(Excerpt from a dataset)
-- start --
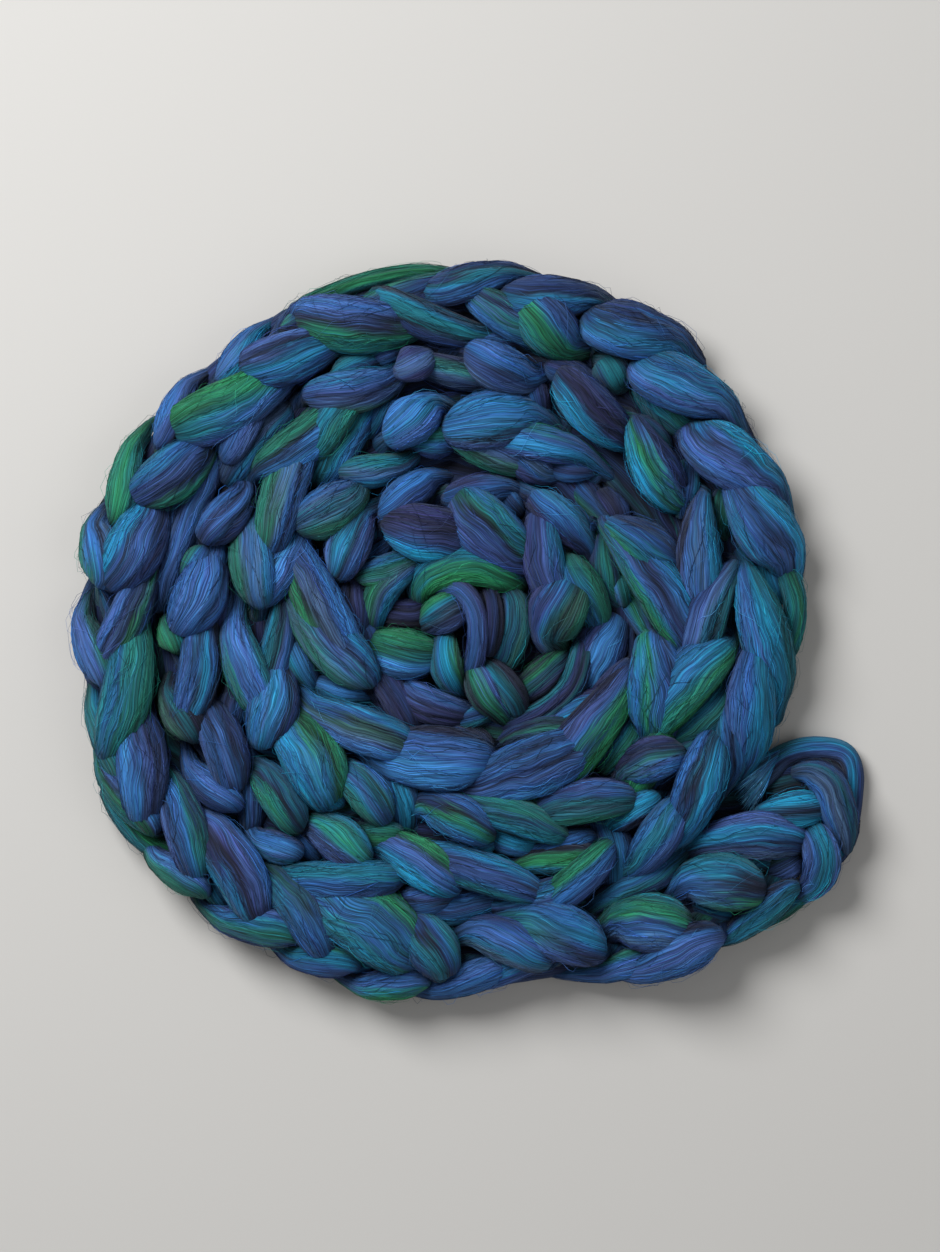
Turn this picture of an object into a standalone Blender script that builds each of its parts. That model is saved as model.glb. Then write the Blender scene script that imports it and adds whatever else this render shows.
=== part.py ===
# Combed wool roving, worked hand over hand into one loose slip-loop chain
# and coiled flat on its side of rest, the way a length of combed top is put up.
#
# One strand makes the whole chain.  Each stitch is a loop: the strand comes up
# through the loop before it, runs out along the inner leg, turns behind the
# next stitch, comes back along the outer leg, goes down again at the tip and
# runs on under the chain.  The chain starts at the outer end, lower right, and
# winds clockwise to the middle of the coil.
#
# Metres, +Z up.  The coil lies flat on z = 0, with the origin under the middle
# of its outline.

import math
import bpy
import bmesh
from mathutils import Vector

# ---- sizes ---------------------------------------------------------------

UNIT = 0.00042            # one plan unit, m
CENTRE = (467.0, 629.8)   # plan point that lies over the origin

Z_BACK = 0.0060           # strand running on under the chain
Z_ENTRY = 0.0110          # where it starts up through the loop before
Z_TIP = 0.0170            # tip of the V
Z_TOP = 0.0360            # highest wool of a leg
Z_HEAD = 0.0130           # turn behind the next stitch

REACH = 1.42              # length of a leg, in stitches
HEAD_AT = 0.34            # how far past the next tip the loop turns
SLIM = 0.62               # strand width where it is nipped, against its leg

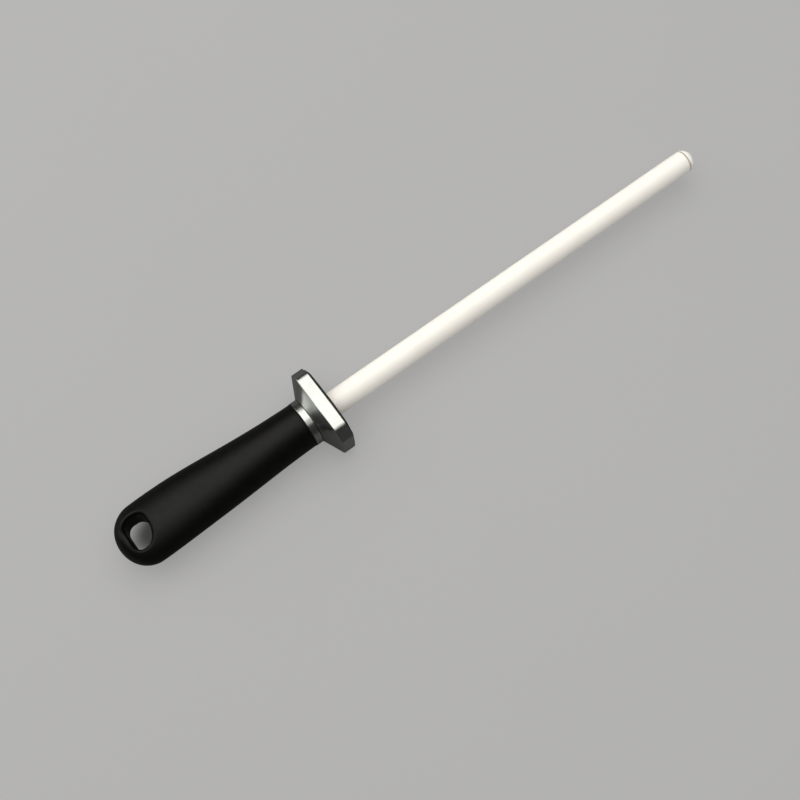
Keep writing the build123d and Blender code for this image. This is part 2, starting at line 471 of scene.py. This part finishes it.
def guard_outline():
    """The guard's outline as points with outward directions, anticlockwise from +Y, in (y, z)."""
    x_side, y_side = guard_side_half_length, guard_side_half_width
    x_end, y_end = guard_half_length, guard_end_half_width
    sag = guard_side_crown
    crown_radius = (x_side**2 + sag**2) / (2 * sag)
    crown_centre = y_side + sag - crown_radius
    tilt = atan2(x_side, y_side - crown_centre)
    end_normal = 0.0
    cut_normal = atan2(x_end - x_side, y_side - y_end)
    side_normal = pi / 2 - tilt

    def corner(px, py, n0, n1, r):
        """The rounded corner at a vertex between faces with outward directions n0 and n1."""
        half = (n1 - n0) / 2
        reach = r / cos(half)
        cx = px - reach * cos((n0 + n1) / 2)
        cy = py - reach * sin((n0 + n1) / 2)
        steps = 7
        angles = [n0 + (n1 - n0) * k / steps for k in range(steps + 1)]
        return [(cx + r * cos(a), cy + r * sin(a), a) for a in angles]

    first = corner(x_end, y_end, end_normal, cut_normal, guard_end_corner_radius)
    second = corner(x_side, y_side, cut_normal, side_normal, guard_side_corner_radius)
    quarter = []
    for k in range(4):
        t = k / 4
        quarter.append((x_end, first[0][1] * t, 0.0))
    quarter += first
    for k in range(1, 4):
        t = k / 4
        a, b = first[-1], second[0]
        quarter.append((a[0] + (b[0] - a[0]) * t, a[1] + (b[1] - a[1]) * t, cut_normal))
    quarter += second
    crown_steps = 10
    for k in range(1, crown_steps + 1):
        a = side_normal + tilt * k / crown_steps
        quarter.append((crown_radius * cos(a), crown_centre + crown_radius * sin(a), a))
    full = list(quarter)
    full += [(-y, z, pi - a) for y, z, a in reversed(quarter[:-1])]
    full += [(-y, -z, pi + a) for y, z, a in quarter[1:]]
    full += [(y, -z, -a) for y, z, a in reversed(quarter[1:-1])]
    return full


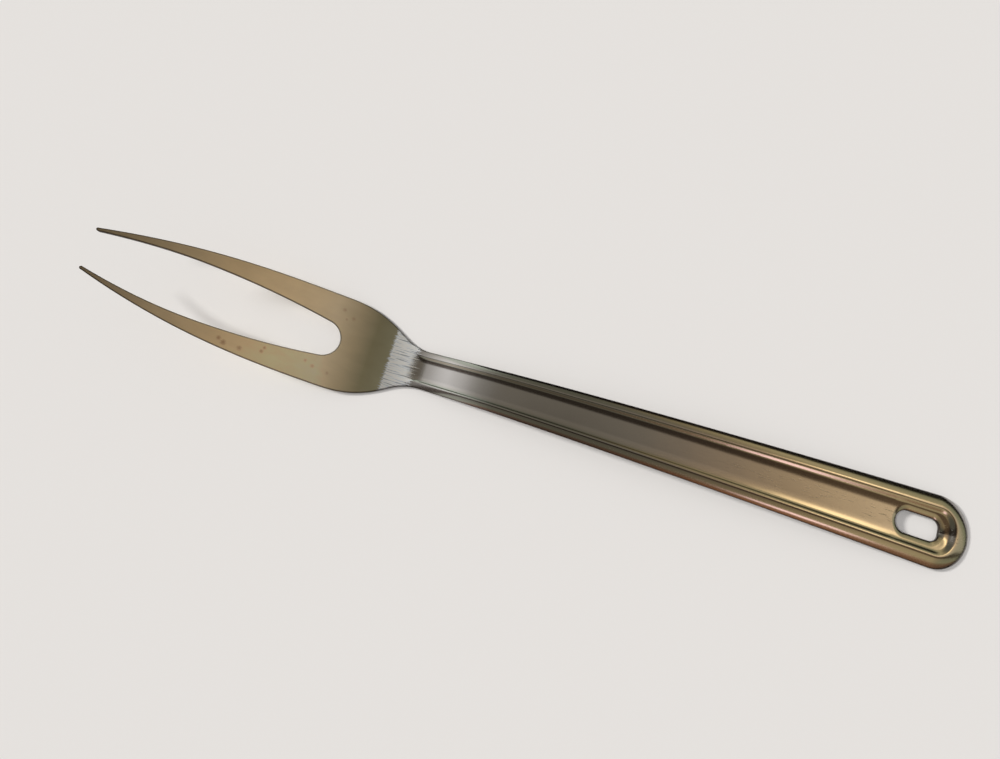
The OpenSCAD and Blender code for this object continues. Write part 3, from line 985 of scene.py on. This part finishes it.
@dataclass(frozen=True)
class Studio:
    """Plain pale table top, soft lamps and the room's soft zones of light and shade."""

    floor_colour: str = "E6E3E0"
    floor_size: float = 6.0
    light_colour: str = "FFFEFE"
    light_strength: float = 0.35
    mirror_strength: float = 2.9
    lamps: tuple = (
        SoftLamp("window", 0.0, 30.0, 9.0, 0.41, "FFFEFC"),
        SoftLamp("key", 18.0, 53.0, 7.0, 0.23, "FFFFFF"),
    )
    zones_x: tuple = (
        (-90, "141210"),
        (-86, "1A1714"),
        (-81, "8E8A74"),
        (-60, "958E76"),
        (-50, "A8977A"),
        (-42, "C4AE8C"),
        (-31, "9A866A"),
        (-21, "786B5B"),
        (-13, "645F56"),
        (-3, "5C5850"),
        (7, "625E56"),
        (13, "6A6863"),
        (17, "7C7A76"),
        (21, "B0B0B0"),
        (27, "E4E6EA"),
        (60, "DCDAD8"),
        (90, "78736E"),
    )
    zones_y: tuple = (
        (-90, "1A1714"),
        (-67, "201C18"),
        (-62, "C6CEC0"),
        (-36, "CCD2C8"),
        (-24, "F6F4F0"),
        (-10, "FFFFFF"),
        (-7, "6E6660"),
        (-5, "665E58"),
        (10, "665E58"),
        (14, "B4B6AC"),
        (38, "C6CABC"),
        (50, "A98C7C"),
        (65, "96756A"),
        (74, "3C3230"),
        (90, "28221E"),
    )
    lamps_x: tuple = ((-44, "000000"), (-40, "FFFFFF"), (-33, "FFFFFF"), (-29, "000000"))
    lamps_y: tuple = (
        (-33, "000000"),
        (-30, "FFE2A8"),
        (-24, "FFE2A8"),
        (-21, "000000"),
        (39, "000000"),
        (42, "FFD8D8"),
        (46, "FFD8D8"),
        (49, "000000"),
    )

    def floor(self) -> bpy.types.Object:
        """Adds the table top: one large face that the fork rests on, clear when seen from below."""
        h = self.floor_size / 2
        mesh = bpy.data.meshes.new("table_top")
        mesh.from_pydata([(-h, -h, 0), (h, -h, 0), (h, h, 0), (-h, h, 0)], [], [(0, 1, 2, 3)])
        material = bpy.data.materials.new("pale_table_top")
        material.use_nodes = True
        tree = material.node_tree
        tree.nodes.clear()
        shader = add_node(
            tree,
            "ShaderNodeBsdfPrincipled",
            {"Base Color": linear_colour(self.floor_colour), "Roughness": 0.9, "Specular IOR Level": 0.0},
        )
        clear = tree.nodes.new("ShaderNodeBsdfTransparent")
        below = tree.nodes.new("ShaderNodeNewGeometry").outputs["Backfacing"]
        both = add_node(
            tree, "ShaderNodeMixShader", n0=below, n1=shader.outputs["BSDF"], n2=clear.outputs["BSDF"]
        )
        add_node(tree, "ShaderNodeOutputMaterial", Surface=both.outputs[0])
        mesh.materials.append(material)
        top = bpy.data.objects.new("table_top", mesh)
        bpy.context.scene.collection.objects.link(top)
        return top

    def room(self) -> None:
        """Sets the world: a plain pale light, and for what the steel mirrors the room's zones.

        A direction is two angles from straight up, one towards +X and one towards +Y. The zones
        along X and along Y multiply, and two small windows are added.
        """
        world = bpy.data.worlds.new("room")
        bpy.context.scene.world = world
        world.use_nodes = True
        tree = world.node_tree
        tree.nodes.clear()
        way = add_node(tree, "ShaderNodeSeparateXYZ", n0=tree.nodes.new("ShaderNodeTexCoord").outputs["Generated"])
        up = calculate(tree, "MAXIMUM", way.outputs["Z"], 0.02)
        to_x = calculate(tree, "DEGREES", calculate(tree, "ARCTAN2", way.outputs["X"], up))
        to_y = calculate(tree, "DEGREES", calculate(tree, "ARCTAN2", way.outputs["Y"], up))
        zones = blend(
            tree, 1.0, ramp(tree, to_x, self.zones_x, -90, 90), ramp(tree, to_y, self.zones_y, -90, 90), "MULTIPLY"
        )
        lamps = blend(
            tree, 1.0, ramp(tree, to_x, self.lamps_x, -90, 90), ramp(tree, to_y, self.lamps_y, -90, 90), "MULTIPLY"
        )
        both = blend(tree, 1.0, zones, lamps, "ADD")
        mirrored = add_node(tree, "ShaderNodeBackground", {"Strength": self.mirror_strength}, Color=both)
        plain = add_node(
            tree, "ShaderNodeBackground", {"Color": linear_colour(self.light_colour), "Strength": self.light_strength}
        )
        shown = add_node(tree, "ShaderNodeBackground", {"Color": linear_colour(self.floor_colour), "Strength": 1.0})
        path = tree.nodes.new("ShaderNodeLightPath")
        one = add_node(
            tree, "ShaderNodeMixShader", n0=path.outputs["Is Glossy Ray"], n1=plain.outputs[0], n2=mirrored.outputs[0]
        )
        two = add_node(tree, "ShaderNodeMixShader", n0=path.outputs["Is Camera Ray"], n1=one.outputs[0], n2=shown.outputs[0])
        add_node(tree, "ShaderNodeOutputWorld", Surface=two.outputs[0])

    def build(self) -> None:
        """Adds the table top, the room and the lamps."""
        self.floor()
        self.room()
        for lamp in self.lamps:
            lamp.build()


def main() -> None:
    """Builds the fork, its finishes and the studio, and reports each piece."""
    logging.basicConfig(level=logging.INFO, format="%(name)s: %(message)s")
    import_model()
    shell = ForkShell()
    skin = shell.whole()
    pieces = [
        (ForkPiece("fork_head_skin", "fork_head", "satin_stainless", True), StainlessFinish("satin_stainless_steel")),
        (ForkPiece("handle_skin", "handle", "polished_stainless", False), StainlessFinish("polished_stainless_steel")),
    ]
    for maker, finish in pieces:
        piece = maker.build(shell, skin, finish.build())
        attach(piece, "root")
        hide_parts(maker.node)
        log.info("%s: %d faces", piece.name, len(piece.data.polygons))
    Studio().build()
    Photographer().build()
    bpy.context.scene.view_settings.view_transform = "Standard"


if __name__ == "__main__":
    main()
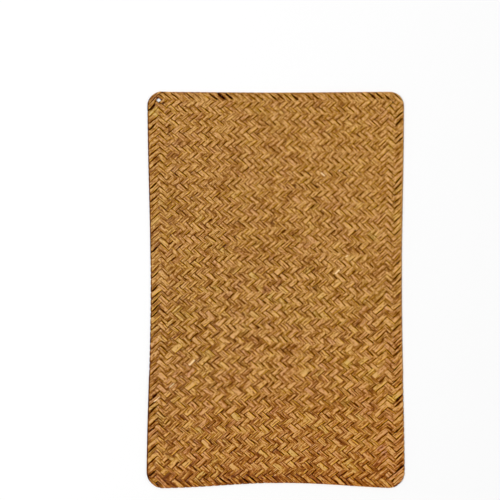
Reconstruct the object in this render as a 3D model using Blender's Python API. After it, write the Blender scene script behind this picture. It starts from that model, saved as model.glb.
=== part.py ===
"""A placemat plaited in one piece from flat natural straw strips.

The mat lies flat, face up. +Y is its long way, +X its short way and +Z is up. The origin is the middle
of its underside. Its strips fold back round the edge, so the sheet has a rounded rim and no binding.
Its long sides draw in a little at mid-length, its lower end bows inwards and its corners are round.
"""

import math

import bpy

# Sizes in metres
WIDTH = 0.293
LENGTH = 0.450
THICKNESS = 0.0022
RIM_ROUND = 0.0007

# Round corners, of the upper end (+Y) and of the lower end (-Y)
UPPER_CORNER = 0.016
LOWER_CORNER = 0.019

# How the hand-plaited outline departs from a rectangle
LEFT_DRAW_IN = 0.0041
RIGHT_DRAW_IN = 0.0029
UPPER_BOW = 0.0008
LOWER_BOW = 0.0062
LOWER_BOW_OFFSET = 0.010
UPPER_TAPER = 0.0010

# Points along the outline
CORNER_STEPS = 7
LONG_SIDE_STEPS = 14
SHORT_SIDE_STEPS = 12
RIM_STEPS = 2

# Finish
STRAW_COLOUR = (0.485, 0.242, 0.061, 1.0)
STRAW_ROUGHNESS = 0.55


def clear_scene():
    """Removes the objects that the new file came with."""
    for obj in list(bpy.data.objects):
        bpy.data.objects.remove(obj, do_unlink=True)


def new_collection(name):
    """Makes a collection in the scene."""
    collection = bpy.data.collections.new(name)
    bpy.context.scene.collection.children.link(collection)
    return collection


def straw_material():
    """Makes the finish of dried, natural straw."""
    material = bpy.data.materials.new("natural_straw")
    material.use_nodes = True
    shader = material.node_tree.nodes["Principled BSDF"]
    shader.inputs["Base Color"].default_value = STRAW_COLOUR
    shader.inputs["Roughness"].default_value = STRAW_ROUGHNESS
    shader.inputs["Metallic"].default_value = 0.0
    return material


def corner_arc(centre_x, centre_y, radius, start_angle):
    """Gives the points of a quarter circle, counter-clockwise, both ends included."""
    points = []
    for step in range(CORNER_STEPS + 1):
        angle = start_angle + step / CORNER_STEPS * math.pi / 2
        points.append((centre_x + radius * math.cos(angle), centre_y + radius * math.sin(angle)))
    return points


def between(start, end, steps):
    """Gives the inner points of a straight side cut into equal steps."""
    points = []
    for step in range(1, steps):
        share = step / steps
        x = start[0] + (end[0] - start[0]) * share
        y = start[1] + (end[1] - start[1]) * share
        points.append((x, y))
    return points


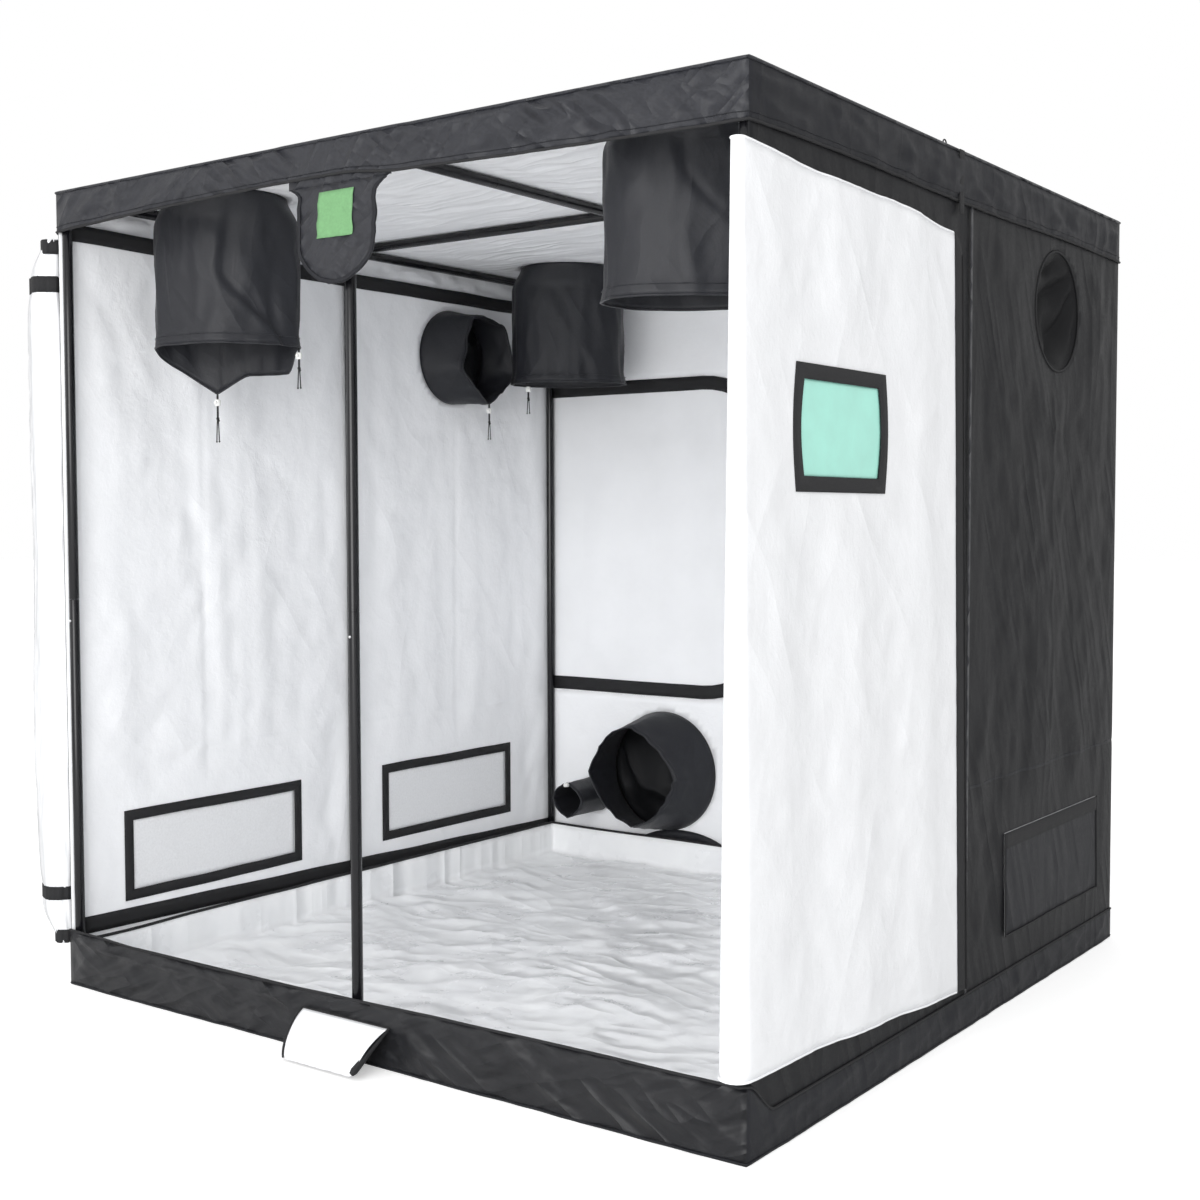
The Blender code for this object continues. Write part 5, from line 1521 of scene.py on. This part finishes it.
def leaf_point(run, height):
    """A place on the door: run goes from -1 at its sewn edge, past 0 at the corner, to 1."""
    loop = LEAF_LOOP[0] + (LEAF_LOOP[1] - LEAF_LOOP[0]) * height
    reach = LEAF_REACH[0] + (LEAF_REACH[1] - LEAF_REACH[0]) * height + ZIP_TAPE
    start = HINGE_OUT - GAP
    if run < 0:
        share = 1 + run
        radius = start + (loop - start) * min(1, share * 4)
        radius += 0.35 * ease(share * 1.5 - 0.5) * leaf_fold(-HALF - HINGE_OUT, 0.1 + 1.75 * height)
        angle = radians(90 + 270 * share)
        x = HALF + radius * cos(angle)
        y = -HALF - HINGE_OUT + radius * sin(angle)
        low = leaf_bottom(0)
        return Vector((x, y, low + (leaf_top(0, reach) - low) * height))
    x = HALF + loop + (LEAF_STAND - loop) * ease(run * 4)
    y = -HALF - HINGE_OUT + run * reach
    low = leaf_bottom(run)
    z = low + (leaf_top(run, reach) - low) * height
    fold = leaf_fold(y, z) * min(1, 0.35 + run * 4, (1 - run) * 5)
    if run < 0.08:
        fold = 0.35 * leaf_fold(y, 0.1 + 1.75 * height) * (1 - run / 0.08) + fold * run / 0.08
    return Vector((x + fold, y, z))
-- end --
- DO THIS -
Copy out only the lines running from the beginning of the data to the line with "CENTRE = (467.0, 629.8)", both ends included.

- RESULT -
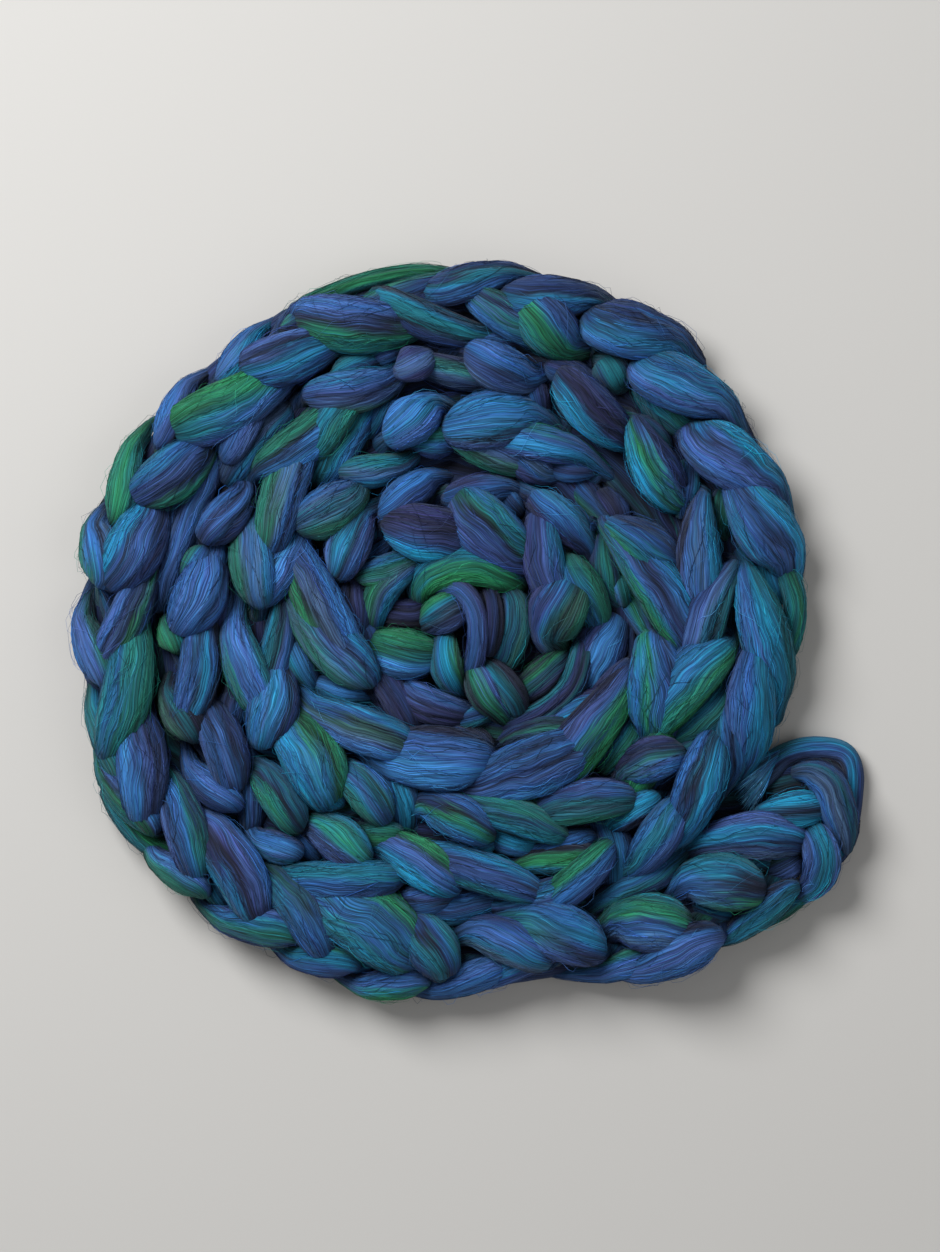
Turn this picture of an object into a standalone Blender script that builds each of its parts. That model is saved as model.glb. Then write the Blender scene script that imports it and adds whatever else this render shows.
=== part.py ===
# Combed wool roving, worked hand over hand into one loose slip-loop chain
# and coiled flat on its side of rest, the way a length of combed top is put up.
#
# One strand makes the whole chain.  Each stitch is a loop: the strand comes up
# through the loop before it, runs out along the inner leg, turns behind the
# next stitch, comes back along the outer leg, goes down again at the tip and
# runs on under the chain.  The chain starts at the outer end, lower right, and
# winds clockwise to the middle of the coil.
#
# Metres, +Z up.  The coil lies flat on z = 0, with the origin under the middle
# of its outline.

import math
import bpy
import bmesh
from mathutils import Vector

# ---- sizes ---------------------------------------------------------------

UNIT = 0.00042            # one plan unit, m
CENTRE = (467.0, 629.8)   # plan point that lies over the origin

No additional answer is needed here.